From an early age, I taught my daughters to not yuck anyone’s yum. “No thank you” will suffice over negative comments and judgment. What a person eats is between them, God—if you believe—and/or their doctor.

Food is never used as a reward of any kind. That means, if you did not eat all your dinner, you still get dessert if it’s dessert night. There will be no convincing or coercing at meal time.

They are also always in full control of what goes in their stomachs, because I offer, you eat. It’s as simple as that. The last thing I want to do is argue about food with children. I will lose even before it start.

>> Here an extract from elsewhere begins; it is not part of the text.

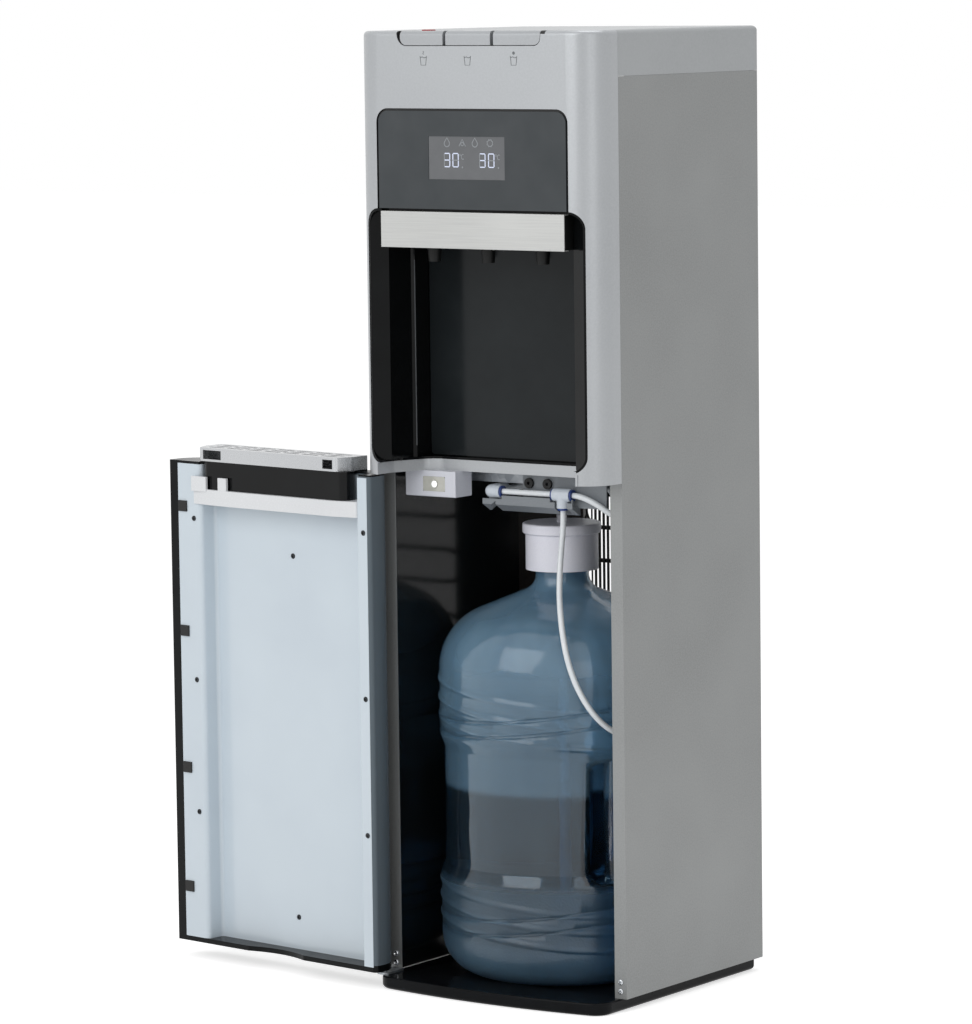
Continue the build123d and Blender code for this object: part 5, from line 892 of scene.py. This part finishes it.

Therefore nothing makes me cringe more than adults, loudly discussing or dissecting every food choices of fellow colleagues whether it is solicited or not. When this happens, more often than not, I find that people are outwardly recreating the negative internal dialogue that they have with themselves.

Maybe I am biased and privileged, because I was lucky to have been raised by a mom who encouraged good eating habits without ever attaching guilt or shame to my choices. Imagine what that does to a person who grows up seeing someone in their household who probably did every diet, forced them on a diet or spoke of that person’s body in negative terms.

We have unfortunately moralized food choices. The people who enjoy an occasional or daily processed snacks are deemed as destroying their bodies and placed on a lower totem pole compared to people who maintain a vegetarian or vegan diet etc. Now these are the people who “care” about their bodies. They are supposedly ethical, moral and environmentally conscious ones who are considered one of the “good people” without factoring in motivations.

How did we get there?

Well, no thanks to diet culture, we are developing a starving and malnourished population by choice, many of whom are impressionable teens and young adults trying to emulate what they see in popular culture. When you have the WSJ posting articles titled To Save Money, Maybe You Should Skip Breakfast,” it comes off a very tone deaf.

In 2021, more than 34 million people in the United States live in food insecure households, a decline from 38 million in 2020. Of those, 9 million are children. It even shows that a staggering 53 million people turned to food programs in 2021.

We will try to achieve an ideal at any cost and do it all by being tone deaf. Maybe the WSJ had to meet the demands of one of their advertisers and attached it to being fiscally responsible. I’m not sure, but they most definitely were speaking the language of diet culture.

This is simply body policing and food shaming in the workplace, whether we want to admit it or not, and it has no place there. These conversations can be triggering for people with eating disorders and body issues, especially when you cannot just casually leave your desk and refuse to work till the conversation is over. It’s the equivalent of the dreaded Christmas and Thanksgiving family dinners where family members feel the need to make unsolicited comments about your plate.

So the last thing I want to hear from your cubicle is how you think that slice of cake will destroy your thighs, how you’re on a liquid diet for the sake of getting your summer body, and I surely don’t want you to ever come to my cubicle to criticize my lunch, because guess what, “I didn’t ask you.”

If you’re going to keep it up, do it quietly with willing participants. Don’t subject us all to this. Workplace discussions of diets need to stop, because we’re tired.